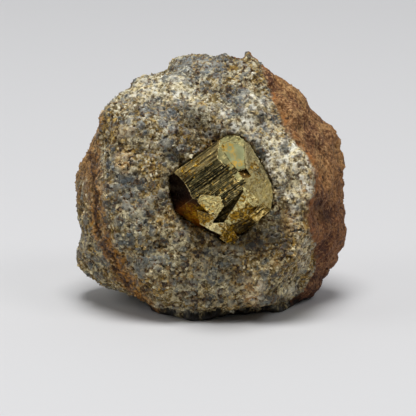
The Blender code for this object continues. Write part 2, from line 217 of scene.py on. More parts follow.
rock = {
    "voxel": 0.27,  # mm, the fineness of the skin
    "splitDepth": 0.0,  # where its front and back pieces meet
    "quartzSize": 2.2,  # mm, of the large grey grains
    "quartzShare": 0.46,
    "smallQuartzSize": 1.25,
    "smallQuartzShare": 0.40,
    "gritSize": 0.62,
    "pitSize": 0.60,
    "relief": {  # mm; the undercut is how far the lowest edge draws in
        "Lump Height": 0.42, "Quartz Height": 0.20, "Grit Height": 0.20, "Pit Depth": 0.55,
        "Rind Height": 0.85, "Seam Depth": 0.55, "Undercut": 0.7,
    },
    "wobble": 2.2,  # mm, how far slow noise bends the borders of the rind and the seam
    "ripple": 2.6,  # mm, and how far fine noise does
    "rindStart": -2.0,  # mm into the rock, from where the rind spreads to the left
    "rindSpread": 1.9,  # mm for each mm of depth
    "rindWander": 22.0,  # mm, how far its border strays at the back
    "flankStart": -1.0,  # mm into the rock, from where the seam and the skin outside it spread to the right
    "flankSpread": 1.6,  # mm for each mm of depth
    "footLevel": (0.1, 1.2),  # mm up, between which the flat foot turns into rough rock
    "undercutLevel": (4.0, 1.2),  # mm up, between which the lowest edge draws in
    "contactShadowLevel": (1.8, 0.3),  # mm up, between which the painted contact shadow at its foot sets in
    # low swells and dents of the face: right, up, half width, half height, height in mm
    "swells": [
        (7.6, 26.9, 0.8, 0.8, 0.9), (-22.5, 10.0, 4.0, 5.5, -0.5), (22.0, -19.0, 4.0, 5.0, 0.6),
        (-3.0, -26.6, 11.0, 2.0, -0.8), (-9.0, 21.5, 6.0, 1.6, 0.4), (-16.6, 4.6, 1.5, 2.2, 0.5),
    ],
    # and those farther back, along the outline
    "edgeSwells": [
        (25.4, -13.0, 4.0, 5.0, 0.9), (21.0, -22.0, 3.6, 3.0, 1.3), (26.0, 11.4, 2.4, 2.4, 1.1),
        (27.6, 2.6, 1.6, 1.4, -0.5), (19.0, 19.0, 3.0, 3.0, 0.5), (-27.6, -11.5, 3.0, 4.2, -0.9),
        (-23.0, 14.2, 3.0, 3.6, -0.8), (-11.0, 23.2, 5.0, 2.0, -0.6), (5.6, 27.0, 2.4, 1.6, -0.9),
    ],
    # where the brown rind starts on the right, (right, up) in mm
    "rindLine": [
        (9.4, 28.0), (10.6, 22.4), (13.7, 14.5), (16.3, 9.4), (19.9, 4.5), (20.6, -0.8), (18.9, -5.5),
        (21.0, -13.0), (20.5, -18.5), (18.5, -25.0),
    ],
    # the rusty seam down the left
    "seamLine": [
        (-23.2, 16.0), (-24.2, 8.0), (-23.4, 4.0), (-23.0, 0.5), (-22.5, -4.0), (-21.8, -9.7),
        (-18.7, -15.1), (-15.4, -20.5), (-11.0, -27.0),
    ],
    # patches on the face: right, up, half width, half height, strength
    # pale cream patches: partly the rock's own pale colour, partly painted light where the face lies in shade
    "pale": [
        (-11.5, 19.5, 8.0, 3.8, 0.9), (-5.5, 17.4, 3.5, 1.6, 1.0), (1.5, 15.0, 3.0, 1.5, 0.8),
        (5.5, 12.0, 2.5, 1.6, 0.9), (17.2, 2.0, 3.6, 6.0, 1.5), (12.4, 3.2, 1.8, 3.4, 1.3),
        (14.4, 8.5, 3.4, 4.0, 0.7), (9.5, 15.0, 3.4, 5.0, 0.7), (17.0, -6.5, 1.4, 3.0, 0.8),
        (18.6, -13.0, 1.6, 4.0, 0.8), (17.0, -21.5, 2.4, 2.4, 0.7), (9.0, -21.0, 2.4, 3.0, 0.7),
        (-26.0, -12.0, 1.6, 3.0, 0.5),
    ],
    "peach": [
        (-16.9, 5.0, 1.9, 2.9, 1.3), (8.2, -21.2, 1.8, 3.4, 1.3), (15.6, -7.0, 1.6, 3.0, 1.1),
        (18.8, 0.6, 1.6, 3.4, 1.0), (13.0, -15.5, 1.2, 1.2, 0.8), (-17.6, 10.6, 3.4, 1.6, 0.6),
    ],
    "blueGrey": [
        (-1.5, 25.0, 7.0, 3.2, 2.0), (-9.0, 15.2, 6.0, 1.8, 0.9), (-17.0, -0.5, 3.2, 4.5, 1.0),
        (-13.5, -6.0, 3.0, 3.0, 0.7), (-12.5, -14.5, 4.5, 4.0, 0.7), (1.5, -16.5, 4.5, 3.0, 0.8),
        (7.5, 16.5, 3.0, 3.0, 0.6), (11.5, -23.0, 3.0, 1.8, 0.8), (9.0, 8.5, 2.0, 2.0, 0.6),
        (-6.0, -20.0, 3.5, 2.5, 0.5), (15.0, 6.0, 1.6, 1.8, 0.7),
    ],
    "rust": [
        (-20.4, 12.0, 3.6, 3.0, 1.0), (5.1, 24.4, 2.2, 1.5, 0.9), (-13.5, -19.5, 5.0, 2.6, 0.9),
        (-3.0, 9.6, 5.0, 3.0, 0.6), (15.5, -12.5, 4.5, 6.5, 0.6), (9.0, -12.5, 5.0, 2.5, 0.6),
        (9.5, -19.5, 2.0, 2.4, 0.9), (-15.5, 16.0, 2.5, 2.0, 0.6), (-12.0, 3.0, 2.0, 4.0, 0.4),
    ],
    # painted shade: the crystal's shadow below it and the shaded hollows around it
    "paintedShade": [
        (-3.0, 11.5, 4.6, 4.4, 0.5), (8.5, -10.8, 5.0, 2.6, 0.7), (13.5, -9.5, 2.5, 4.5, 0.6),
        (-8.5, 2.0, 2.0, 5.0, 0.3), (-7.5, 6.0, 2.0, 2.0, 0.5), (2.0, 19.5, 2.5, 1.5, 0.3),
    ],
    # painted shade in the rind's hollows, dark red-brown
    "hollow": [(21.6, -3.8, 1.4, 1.4, 0.6), (23.4, -6.2, 2.0, 1.6, 0.65), (25.4, 7.4, 1.0, 2.0, 0.7)],
}


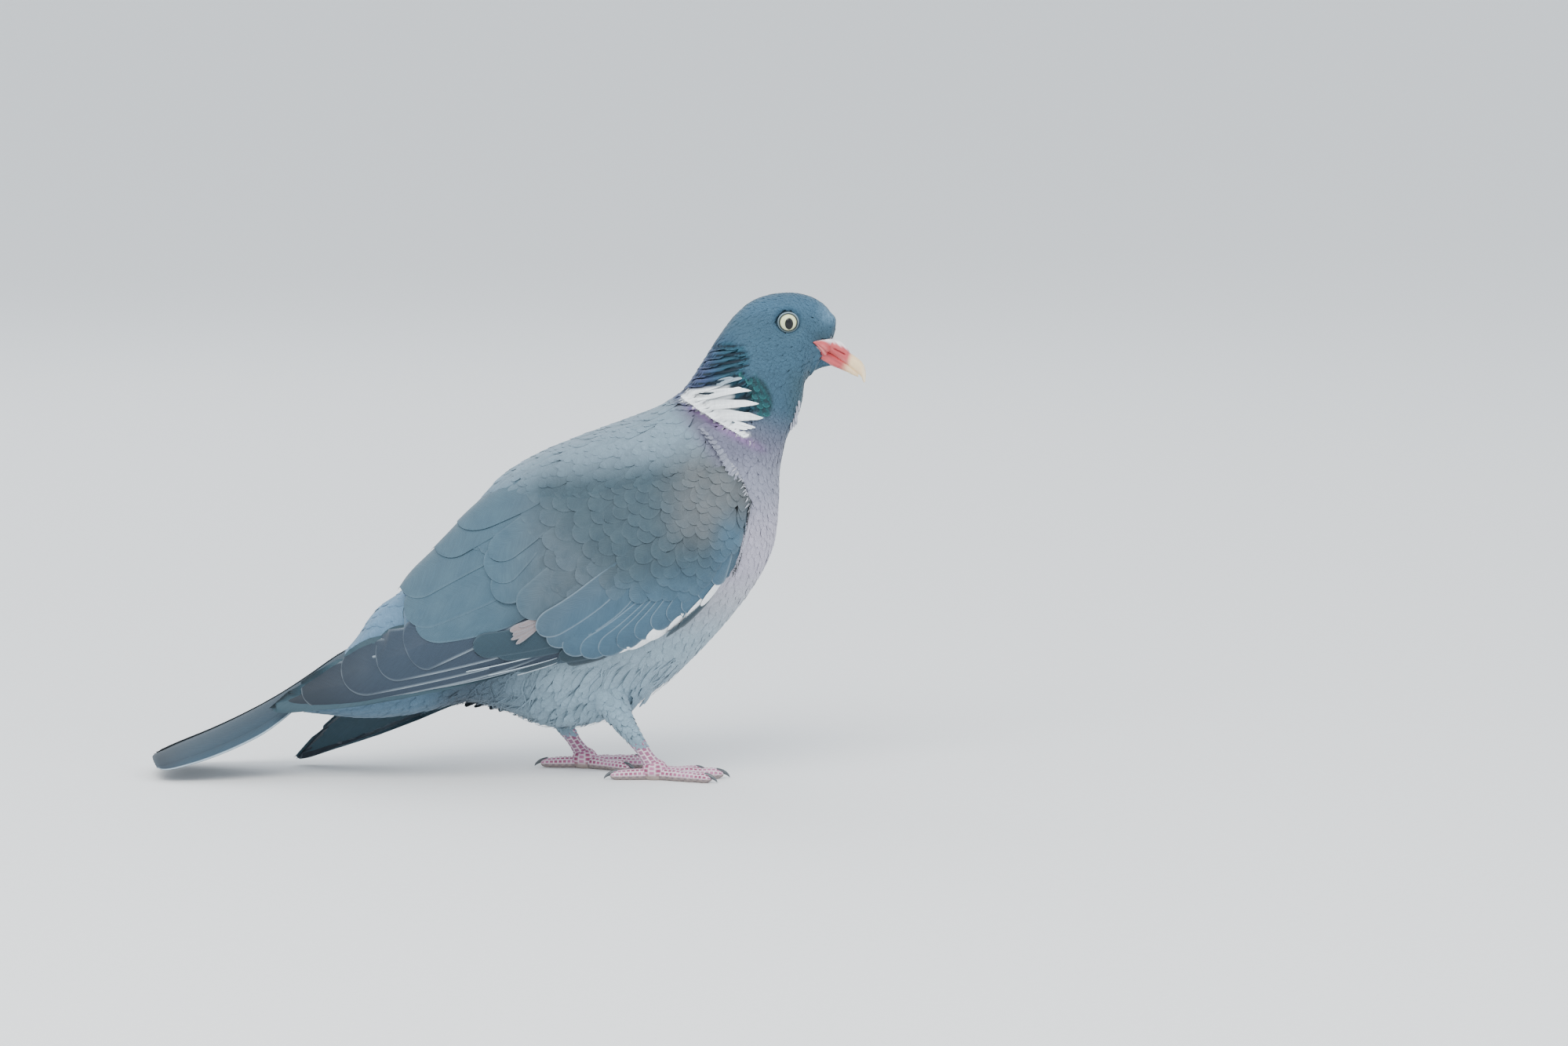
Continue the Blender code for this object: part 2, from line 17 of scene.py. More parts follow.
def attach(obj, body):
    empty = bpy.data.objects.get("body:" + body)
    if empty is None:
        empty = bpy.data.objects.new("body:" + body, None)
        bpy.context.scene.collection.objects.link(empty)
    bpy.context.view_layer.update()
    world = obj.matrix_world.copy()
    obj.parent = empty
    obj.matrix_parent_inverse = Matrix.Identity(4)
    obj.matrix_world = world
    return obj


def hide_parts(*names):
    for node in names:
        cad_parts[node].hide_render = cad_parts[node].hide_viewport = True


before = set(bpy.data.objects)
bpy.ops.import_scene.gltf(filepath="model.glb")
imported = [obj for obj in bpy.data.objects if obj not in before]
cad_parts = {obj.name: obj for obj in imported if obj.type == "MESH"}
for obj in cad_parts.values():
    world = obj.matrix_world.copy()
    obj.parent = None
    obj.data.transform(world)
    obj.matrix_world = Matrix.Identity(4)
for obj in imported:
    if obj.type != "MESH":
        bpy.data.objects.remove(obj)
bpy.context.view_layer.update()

MM = 0.001

# %% [markdown]
# ## Small helpers
# Colours are written as sRGB hex, as a paint chart has them, and turned linear by one function.
# Every mesh here goes through one builder: it takes points in millimetres, triangles, UV maps
# and a colour for each point, and fills the mesh with whole arrays, which is quick.


# %% Colours, blends and meshes
def linear(text):
    """An sRGB hex colour as linear red, green and blue."""
    value = np.array([int(text[i:i + 2], 16) for i in (1, 3, 5)]) / 255.0
    return np.where(value <= 0.04045, value / 12.92, ((value + 0.055) / 1.055) ** 2.4)


def ease(value, low, high):
    """Nought below low, one above high, and a smooth S between them."""
    t = np.clip((np.asarray(value, float) - low) / (high - low), 0.0, 1.0)
    return t * t * (3.0 - 2.0 * t)


def fade(value, low, high):
    """One below low, nought above high, and a smooth S between them."""
    return 1.0 - ease(value, low, high)


def hill(value, centre, width):
    """One at the centre, falling away on both sides as a bell: exp of minus (distance / width) squared."""
    return np.exp(-((value - centre) / width) ** 2)


def circle(count):
    """Even angles once round, in radians."""
    return 2 * np.pi * np.arange(count) / count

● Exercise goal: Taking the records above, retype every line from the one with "obj.parent = empty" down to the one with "in imported if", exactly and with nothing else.

● The result:
    obj.parent = empty
    obj.matrix_parent_inverse = Matrix.Identity(4)
    obj.matrix_world = world
    return obj


def hide_parts(*names):
    for node in names:
        cad_parts[node].hide_render = cad_parts[node].hide_viewport = True


before = set(bpy.data.objects)
bpy.ops.import_scene.gltf(filepath="model.glb")
imported = [obj for obj in bpy.data.objects if obj not in before]
cad_parts = {obj.name: obj for obj in imported if obj.type == "MESH"}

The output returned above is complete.